The facility began as a small tent camp for prisoners of war just after the March 2003 invasion, with little more than concertina wire to keep those captured from escaping.
Coalition troops rolling across the Kuwaiti border immediately set about building the camp, and over the next six years it grew into a 40-acre facility filled with row after row of watchtowers, barbed-wire-topped fences and metal trailers or plywood barracks to house detainees.
Named after Ronald Bucca, a former Green Beret and New York City fire marshall killed in the Sept. 11 attacks on the World Trade Center, the camp also houses a forward operating base that will eventually be turned over to Iraqi marines.
The facility was the target of abuse allegations from detainees and human rights groups, which denounced the holding of detainees there for years without charge. It was also the site of riots, including one in January 2005 in which American guards fired on prisoners, killing four detainees and wounding six others.
In May of that year, U.S. authorities thwarted a massive escape attempt when they discovered a 600-foot tunnel leading out of the prison. Dug with makeshift tools fashioned from buckets and tent material 15 feet underground, the escape route reached beyond the compound fence, with an opening hidden beneath a floorboard.
It was uncovered after guards found dirt in latrines and other places. The discovery followed the escape a month earlier of 11 detainees who slipped through a hole in a fence at the camp. Ten were eventually recaptured.
After the abuses at Abu Ghraib, the U.S. military implemented a series of reforms, and authorities at Bucca strove to make it a model facility, with closer oversight by commanders and better training for guards. Detainees were segregated based on threat risk, nationality and religious affiliation, and many were enrolled in classes to learn to read and write.
On Wednesday, the camp was eerily empty except for those men remaining in a high-security area known as Compound 16. Vacant units were still decorated with murals painted by detainees. Some showed tropical islands and one depicted a man crouching meekly on the ground.
Many detainees spent their days working at a brick factory on the prison grounds or receiving vocational training. A sign posted at one gate listed basic rights under the Geneva Conventions.
International human rights groups have expressed alarm over the transfer of detainees to an Iraqi judicial system they say falls well short of international standards of fairness.

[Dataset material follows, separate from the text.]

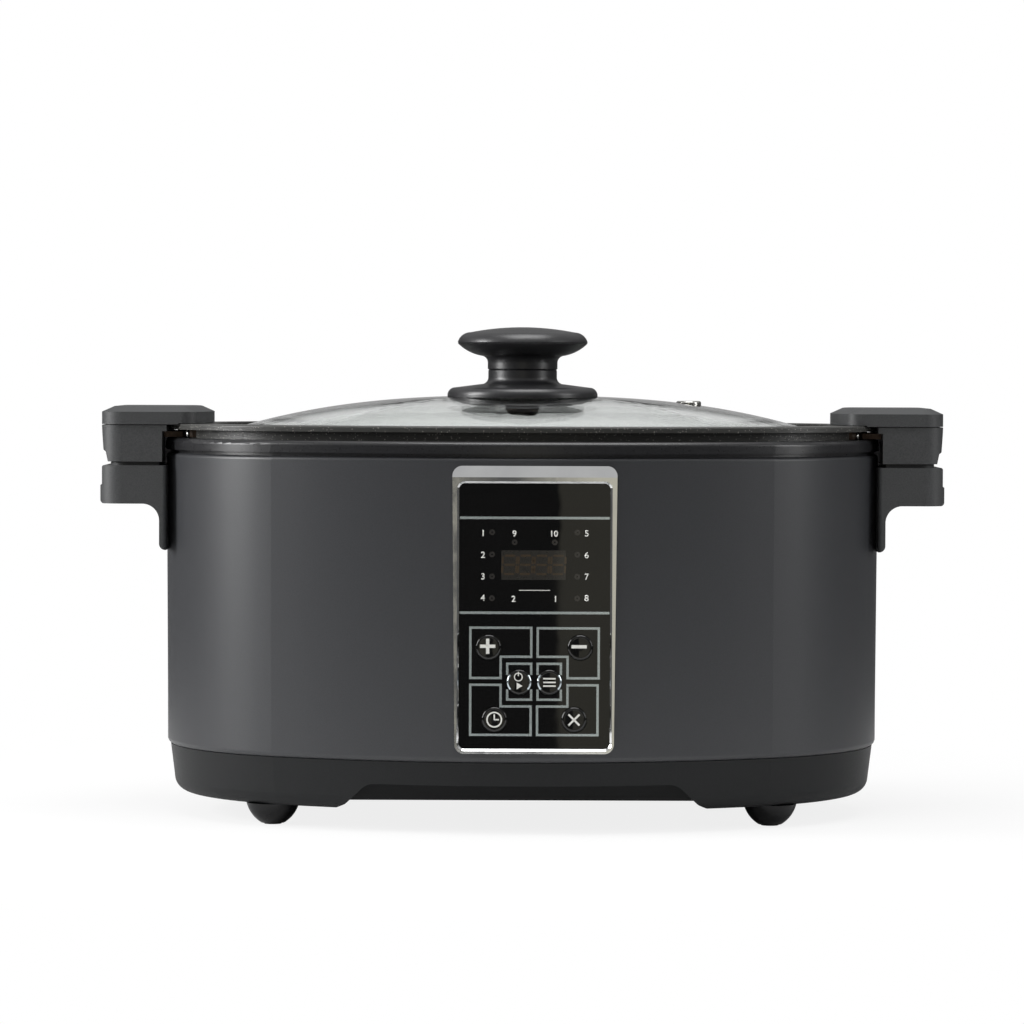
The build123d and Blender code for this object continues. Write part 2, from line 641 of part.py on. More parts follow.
def control_board():
    """Circuit board with a row of small parts on its back."""
    back = BOARD_FRONT - BOARD_T
    plate = front_plate(rounded(BOARD_HALF, BOARD_Z, 1.0), BOARD_FRONT, back)
    for x, z in BOARD_HOLES:
        plate -= bar("Y", (PANEL_X + x, z), -140, -120, 1.1)
    chips = [(0, 165, 10, 7, 1.6), (-18, 120, 5, 5, 2.4), (16, 118, 6, 9, 2.0), (0, 90, 14, 4, 3.0)]
    for x, z, half_x, half_z, high in chips:
        plate += box((PANEL_X + x - half_x, PANEL_X + x + half_x), (-back, -back + high),
                     (z - half_z, z + half_z))
    return plate


def display_module():
    """Four-digit display block between the board and the fascia."""
    half = DISPLAY_HALF
    return box((PANEL_X - half, PANEL_X + half), (-FASCIA_BACK, -BOARD_FRONT), DISPLAY_Z)


def indicator_lights():
    """Small round lamps between the board and the fascia."""
    return group([bar("Y", (PANEL_X + x, z), -FASCIA_BACK, -BOARD_FRONT, LIGHT_R) for x, z in LIGHTS])


def key_switches():
    """Square push switches on the board, one behind each key."""
    switches = []
    for x, z in KEYS.values():
        at = PANEL_X + x
        body = box((at - 3, at + 3), (-SWITCH_TOP + 0.6, -BOARD_FRONT), (z - 3, z + 3))
        switches.append(body + bar("Y", (at, z), -SWITCH_TOP, -BOARD_FRONT, 1.7))
    return group(switches)


def board_screws():
    """Screws that hold the board to the carrier."""
    screws = []
    back = BOARD_FRONT - BOARD_T
    for x, z in BOARD_HOLES:
        head = bar("Y", (PANEL_X + x, z), -back, -back + 1.4, 2.2)
        screws.append(head + bar("Y", (PANEL_X + x, z), -135.0, -back, 1.1))
    return group(screws)


def key(x, z):
    """Key with a slightly domed face and a retaining flange behind the carrier."""
    front = FASCIA_FRONT + 0.9
    flange_front = CARRIER_BACK - 0.1
    flange_back = SWITCH_TOP + KEY_TRAVEL + 0.1
    shape = turned([
        Line((0, flange_back), (KEY_FLANGE_R, flange_back)),
        Line((KEY_FLANGE_R, flange_back), (KEY_FLANGE_R, flange_front)),
        Line((KEY_FLANGE_R, flange_front), (KEY_R, flange_front)),
        Line((KEY_R, flange_front), (KEY_R, front - 0.9)),
        ThreePointArc((KEY_R, front - 0.9), (KEY_R - 0.42, front - 0.3), (KEY_R - 1.5, front - 0.05)),
        crown(KEY_R - 1.5, front - 0.05, front),
        Line((0, front), (0, flange_back)),
    ])
    return Pos(PANEL_X + x, 0, z) * Rot(90, 0, 0) * shape


# ---------------------------------------------------------------- heating
def inner_well():
    """Drafted liner with a flange that lies on the shell's head."""
    top = SHELL_TOP
    foot_in = 20.0
    well = oval_block(POT, WELL_FLOOR, top, WELL_T - foot_in, 1.8 + WELL_T)
    well -= oval_block(POT, WELL_FLOOR + WELL_T, top + 1, -foot_in, 1.95)
    lip = oval_block(HOUSING, top, top + WELL_T, -3.2) - oval_block(POT, top - 1, top + 2, 2.0)
    well += lip
    well -= post(0, 0, 40, 50, SENSOR_CAP_R + 1)
    well -= box((-26, 26), (44, 64), (40, 50))
    for x, y in POSTS + SPACERS:
        well -= post(x, y, 40, 50, 1.5)
    return well


def element_path(z):
    """Heater loop under the hot plate."""
    return oval(HOT_PLATE, -17.0, z).wires()[0]


def heating_element():
    """Sheathed element bent to an open loop, with two cold ends pointing down."""
    z = PLATE_LOW - 0.6
    start = Plane(origin=(0, -(HOT_PLATE[1] - 17.0), z), x_dir=(0, 1, 0), z_dir=(1, 0, 0))
    tube = sweep(start * Circle(3.2), path=element_path(z))
    tube -= box((-12, 12), (30, 80), (z - 10, z + 10))
    for x in (-14.5, 14.5):
        y = HOT_PLATE[1] - 17.0
        tube += post(x, y - 0.3, 34, z, 3.2)
        tube += post(x, y - 0.3, 28, 35, 1.2)
    return tube


def heating_plate():
    """Cast aluminium hot plate with a groove for the element and a hole for the sensor."""
    plate = oval_block(HOT_PLATE, PLATE_LOW, PLATE_TOP)
    plate = fillet(edges_at(plate, PLATE_TOP), 1.0)
    plate -= post(0, 0, 40, 70, SENSOR_CAP_R + 1)
    return plate - heating_element()


def heat_shield():
    """Bright pan under the well, held on the posts."""
    pan = oval_block(SHIELD, 41.0, 45.0) - oval_block(SHIELD, 41.6, 46.0, -0.6)
    pan -= box((-26, 26), (44, 64), (38, 50))
    pan -= post(0, 0, 38, 50, SENSOR_CAP_R + 1)
    for x, y in POSTS:
        pan -= post(x, y, 38, 50, 2.5)
    return pan


def support_post(x, y):
    """Post from the plinth's floor to the well."""
    return post(x, y, FLOOR_Z + PLINTH_T, WELL_FLOOR, 2.5)


def plate_spacer(x, y):
    """Collar between the well's floor and the hot plate."""
    return post(x, y, WELL_FLOOR + WELL_T, PLATE_LOW, 4.0)


def sensor_housing():
    """Cup that guides the sensor's stem and seats its spring."""
    cup = post(0, 0, 43.0, 50.0, 11.0) - post(0, 0, 45.0, 51.0, 9.5)
    cup += post(0, 0, 45.2, 46.0, 18.0) - post(0, 0, 45.0, 51.0, 9.5)
    return cup - post(0, 0, 40, 50, SENSOR_STEM_R + GAP)


def sensor_spring():
    """Coil spring round the stem, from the cup's floor to the underside of the sensor's cap."""
    wire, mean_r, low, high = 0.45, 7.3, 45.0, 54.0
    height = high - low - 2 * wire
    coil = Helix(pitch=height / 4, height=height, radius=mean_r, center=(0, 0, low + wire))
    return sweep(Plane(coil @ 0, z_dir=coil % 0) * Circle(wire), path=coil)


def sensor_plunger():
    """Flat cap that touches the pot, on a stem."""
    cap = post(0, 0, 54.0, SENSOR_TOP, SENSOR_CAP_R)
    cap = fillet(edges_at(cap, SENSOR_TOP), 0.8)
    return cap + post(0, 0, 38.0, 54.0, SENSOR_STEM_R)


def thermal_fuse():
    """Axial safety fuse against the underside of the hot plate."""
    return bar("X", (0, PLATE_LOW - 2.0), 40, 62, 2.0)


def fuse_clip():
    """Spring clip that presses the fuse to the plate."""
    clip = box((46, 56), (-6, 6), (PLATE_LOW - 4.1, PLATE_LOW))
    return clip - bar("X", (0, PLATE_LOW - 2.0), 40, 62, 2.0) - box((40, 62), (-4, 4), (48.9, 51.1))


# ---------------------------------------------------------------- power
def power_board():
    """Board on pillars in the plinth, with a terminal strip and capacitors."""
    top = POWER_Z + BOARD_T
    plate = box(POWER_X, POWER_Y, (POWER_Z, top))
    for x, y in PILLARS:
        plate -= post(x, y, POWER_Z - 1, top + 1, 1.4)
    plate += box((-60, -36), (80, 89), (top, top + 9))
    plate += post(-34, 50, top, top + 11, 4) + post(-34, 62, top, top + 11, 5)
    return plate


def power_relay():
    """Relay that switches the heater."""
    return box((-82, -66), (52, 74), (POWER_Z + BOARD_T, POWER_Z + BOARD_T + 13))


def power_transformer():
    """Small transformer: laminated core round a wound bobbin."""
    low = POWER_Z + BOARD_T
    core = box((-62, -42), (46, 74), (low, low + 13))
    winding = box((-64, -40), (51, 69), (low + 1, low + 11))
    return core + winding


def board_pillar(x, y):
    """Pillar with a peg through the board."""
    foot = post(x, y, FLOOR_Z + PLINTH_T, POWER_Z, 3.2) - arch_recess(1, PLINTH_T)
    return foot + post(x, y, POWER_Z, POWER_Z + 3, 1.4)


def mains_inlet():
    """Three-pin inlet: flange outside the shell, and a recess between the pins and the wall."""
    half_x, half_z = INLET_HALF
    flange = box((-half_x - 3, half_x + 3), (120, INLET_BACK), (INLET_Z - half_z - 3, INLET_Z + half_z + 3))
    flange = fillet(flange.edges().filter_by(Axis.Y), 3.0) - shell_outside()
    body = box((-half_x, half_x), (INLET_BACK - INLET_DEPTH, INLET_BACK),
               (INLET_Z - half_z, INLET_Z + half_z))
    recess = box((-12.0, 12.0), (INLET_BACK - 16.0, INLET_BACK + 1), (INLET_Z - 8.2, INLET_Z + 8.2))
    recess = chamfer(recess.edges().filter_by(Axis.Y).group_by(Axis.Z)[-1], 3.6)
    shape = flange + body - recess
    for x, z in PIN_AT:
        shape -= box((x - 1.0, x + 1.0), (INLET_BACK - 30, INLET_BACK - 10), (z - 2.0, z + 2.0))
    return shape


def inlet_pins():
    """Three flat blades that run through the back of the inlet to solder tags."""
    pins = [box((x - 1.0, x + 1.0), (INLET_BACK - 22, INLET_BACK - 2), (z - 2.0, z + 2.0))
            for x, z in PIN_AT]
    return group(pins)


def wire(points, radius, bend):
    """Insulated lead along straight runs with rounded turns."""
    path = FilletPolyline(*points, radius=bend)
    return sweep(Plane(path @ 0, z_dir=path % 0) * Circle(radius), path=path)


def mains_wires():
    """Two leads from the inlet's tags down to the power board's terminals."""
    tag_y, drop_y = INLET_BACK - 22, 112.6
    level = POWER_Z + BOARD_T + 4.5
    leads = []
    for (x, z), end_x, low in zip(PIN_AT[:2], (-53.0, -44.0), (41.0, 34.0)):
        route = [(x, tag_y, z), (x, drop_y, z), (x, drop_y, low), (end_x, 102, level), (end_x, 89, level)]
        leads.append(wire(route, 1.1, 2.4))
    return group(leads)


# ---------------------------------------------------------------- nodes
NODES = {
    "outer_shell": outer_shell(),
    "top_trim_ring": top_trim_ring(),
    "base_plinth": base_plinth(),
    "inner_well": inner_well(),
    "heating_element": heating_element(),
    "heating_plate": heating_plate(),
    "plate_spacers": group([plate_spacer(x, y) for x, y in SPACERS]),
    "heat_shield": heat_shield(),
    "support_posts": group([support_post(x, y) for x, y in POSTS]),
    "thermal_fuse": thermal_fuse(),
    "fuse_clip": fuse_clip(),
    "sensor_housing": sensor_housing(),
    "sensor_spring": sensor_spring(),
    "sensor_plunger": sensor_plunger(),
    "foot_pads": group([post(x, y, 0, PAD_T, PAD_R) for x, y in FEET]),
    "underside_screws": group(
        [screw(x, y, PAD_T + 0.2, 3.2, 2.4, FLOOR_Z + 7) for x, y in FEET]
        + [screw(x, y, FLOOR_Z + 0.4, 2.8, 2.4, SEAM_Z + 3) for x, y in BASE_SCREWS]),
    "side_handle_screws": group([
        side_screw(side, *place) for side in (-1, 1) for place in SIDE_SCREWS]),
    "pot_handle_screws": group([
        pot_handle_screw(x, y) for x in (-205, 205) for y in (-20, 20)]),
    "panel_bezel": panel_bezel(),
    "panel_fascia": panel_fascia(),
    "panel_carrier": panel_carrier(),
    "control_board": control_board(),
    "display_module": display_module(),
    "indicator_lights": indicator_lights(),
    "key_switches": key_switches(),
    "board_screws": board_screws(),
    "power_board": power_board(),
    "power_relay": power_relay(),
    "power_transformer": power_transformer(),
    "board_pillars": group([board_pillar(x, y) for x, y in PILLARS]),
    "mains_inlet": mains_inlet(),
    "inlet_pins": inlet_pins(),
    "mains_wires": mains_wires(),
    "cooking_pot": cooking_pot(),
    "pot_brackets": group([pot_bracket_left(), other_side(pot_bracket_left())]),
    "pot_rivets": group([pot_rivet(side, y) for side in (-1, 1) for y in RIVET_Y]),
    "lid_glass": lid_glass(),
    "lid_rim_band": lid_rim_band(),
    "steam_vent": steam_vent(),
    "knob_base": knob_base(),
    "knob_grip": knob_grip(),
    "knob_cap": knob_cap(),
    "knob_washer": knob_washer(),
    "knob_screw": knob_screw(),
}
CORNERS = {"front_left": (-1, -1), "front_right": (1, -1), "rear_left": (-1, 1), "rear_right": (1, 1)}
for place, (x, y) in CORNERS.items():
    NODES[f"foot_{place}"] = foot(x * FOOT_X, y * FOOT_Y)
for name, at in KEYS.items():
    NODES[name] = key(*at)
for name, make in (("side_handle", side_handle_left), ("pot_handle", pot_handle_left),
                   ("pot_handle_cap", pot_handle_cap_left)):
    NODES[f"{name}_left"] = make()
    NODES[f"{name}_right"] = other_side(NODES[f"{name}_left"])

os.makedirs("parts", exist_ok=True)
for name, shape in NODES.items():
    export_step(shape, f"parts/{name}.step")
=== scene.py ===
import math

import bpy
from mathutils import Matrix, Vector


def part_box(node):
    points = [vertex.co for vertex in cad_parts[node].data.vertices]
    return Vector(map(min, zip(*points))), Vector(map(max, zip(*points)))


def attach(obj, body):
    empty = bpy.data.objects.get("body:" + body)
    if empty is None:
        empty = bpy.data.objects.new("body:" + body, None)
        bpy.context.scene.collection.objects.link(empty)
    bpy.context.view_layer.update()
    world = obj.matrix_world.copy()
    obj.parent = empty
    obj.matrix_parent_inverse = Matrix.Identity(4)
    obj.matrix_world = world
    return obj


# Slow cooker: finishes for every moulding and pressing, and the printed front of its panel.
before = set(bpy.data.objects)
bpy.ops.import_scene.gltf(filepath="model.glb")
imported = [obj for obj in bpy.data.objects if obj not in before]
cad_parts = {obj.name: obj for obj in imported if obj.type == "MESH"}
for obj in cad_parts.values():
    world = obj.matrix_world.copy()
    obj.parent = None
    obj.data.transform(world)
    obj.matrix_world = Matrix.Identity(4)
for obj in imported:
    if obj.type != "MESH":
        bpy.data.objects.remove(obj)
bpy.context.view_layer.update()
scene = bpy.context.scene
MM = 0.001
WAVE_RADIANS = 20                                 # radians of a wave pattern in one unit of its scale


# ---------------------------------------------------------------- studio
def softbox(name, place, aim, width, height, watts):
    """Flat rectangular lamp turned towards a point."""
    bpy.ops.object.light_add(type="AREA", location=place)
    lamp = bpy.context.object
    lamp.name = name
    lamp.data.shape = "RECTANGLE"
    lamp.data.size = width
    lamp.data.size_y = height
    lamp.data.energy = watts
    towards = Vector(aim) - Vector(place)
    lamp.rotation_euler = towards.to_track_quat("-Z", "Y").to_euler()


CAMERA_PLACE = (-5.8 * MM, -2400 * MM, 242 * MM)
CAMERA_DOWN, CAMERA_ROLL = 1.895, -0.2            # degrees below level, and about its own axis

bpy.ops.object.select_all(action="DESELECT")
bpy.ops.object.camera_add(location=CAMERA_PLACE,
                          rotation=(math.radians(90 - CAMERA_DOWN), math.radians(CAMERA_ROLL), 0))
scene.camera = bpy.context.object
scene.camera.data.lens = 154.8
scene.camera.data.sensor_width = 36.0
scene.view_settings.view_transform = "Standard"

softbox("left_softbox", (-1.75, -0.30, 0.75), (0, 0, 0.12), 0.6, 1.1, 34)
softbox("right_softbox", (1.9, -0.65, 0.7), (0, 0, 0.12), 0.4, 1.0, 9)
softbox("top_softbox", (0.1, -0.3, 1.9), (0, 0, 0.1), 1.3, 1.1, 24)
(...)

And abuses have occurred in Iraq's prisons, say groups like Human Rights Watch.
"As the Americans dump more detainees in an already overwhelmed Iraqi system, the opportunities for abuse will only grow," said Samer Muscati, a researcher on Iraq at the New York-based rights group.
Camp Taji, north of Baghdad, is scheduled to be turned over to Iraqi control on Jan. 10. Camp Cropper will be the last detention facility handed over, in August of next year.
Cropper, where Saddam Hussein was held before he was executed, houses former members of Saddam's government and other high-value detainees. Among them is Saddam's cousin Ali Hassan al-Majid, known as "Chemical Ali" for the strikes he ordered against Kurds in the 1980s.
Over six years, some 100,000 detainees passed through the system. The highest its population reached at one time was 26,000 in November 2007 after the U.S. troop surge. Of those, Camp Bucca housed the most: 22,000.
Iraqi officials say they have evidence that some released detainees are returning to violence, either in insurgent groups or criminal gangs that have unleashed a frenzy of crime in the Iraqi capital.
A senior Iraqi investigator looking into the truck bombings that killed around 100 people last month outside the foreign and finance ministries in Baghdad said the man who carried out one the attacks was a former detainee at Camp Bucca.